___ GIVEN INFORMATION
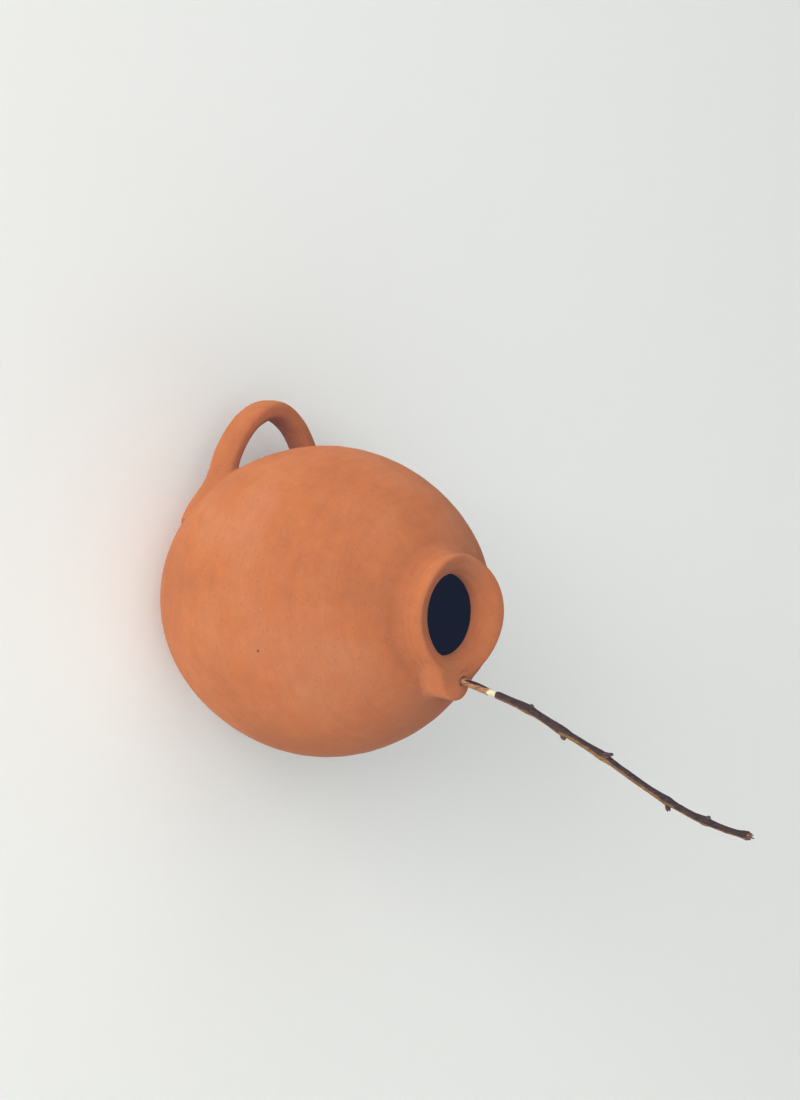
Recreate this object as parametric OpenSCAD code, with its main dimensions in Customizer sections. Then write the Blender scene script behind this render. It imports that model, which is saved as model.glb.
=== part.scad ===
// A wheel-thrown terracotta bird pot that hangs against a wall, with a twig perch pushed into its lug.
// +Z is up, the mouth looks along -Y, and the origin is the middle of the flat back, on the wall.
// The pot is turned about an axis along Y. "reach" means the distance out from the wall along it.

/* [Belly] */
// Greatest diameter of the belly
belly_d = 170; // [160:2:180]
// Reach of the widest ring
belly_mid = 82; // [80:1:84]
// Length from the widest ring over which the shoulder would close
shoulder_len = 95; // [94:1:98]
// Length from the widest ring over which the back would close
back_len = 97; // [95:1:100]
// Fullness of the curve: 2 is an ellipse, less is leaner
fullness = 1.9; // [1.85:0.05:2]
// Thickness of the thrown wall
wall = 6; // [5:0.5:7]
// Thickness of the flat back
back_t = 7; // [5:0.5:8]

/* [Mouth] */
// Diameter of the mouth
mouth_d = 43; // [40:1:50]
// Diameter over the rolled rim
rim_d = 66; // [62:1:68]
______
WORK TO DO — Write out the listing's lines exactly, from its first line through the line that contains "wall along it.", and stop there.

OUTPUT OF THE EXERCISE —
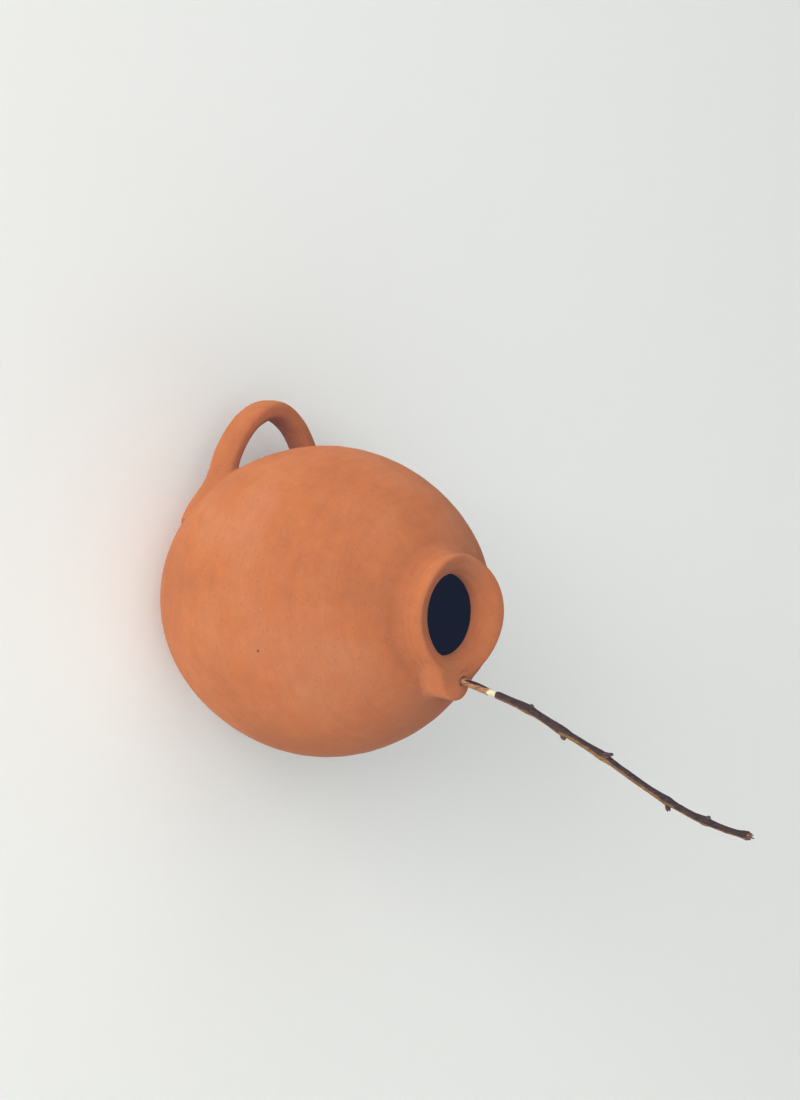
Recreate this object as parametric OpenSCAD code, with its main dimensions in Customizer sections. Then write the Blender scene script behind this render. It imports that model, which is saved as model.glb.
=== part.scad ===
// A wheel-thrown terracotta bird pot that hangs against a wall, with a twig perch pushed into its lug.
// +Z is up, the mouth looks along -Y, and the origin is the middle of the flat back, on the wall.
// The pot is turned about an axis along Y. "reach" means the distance out from the wall along it.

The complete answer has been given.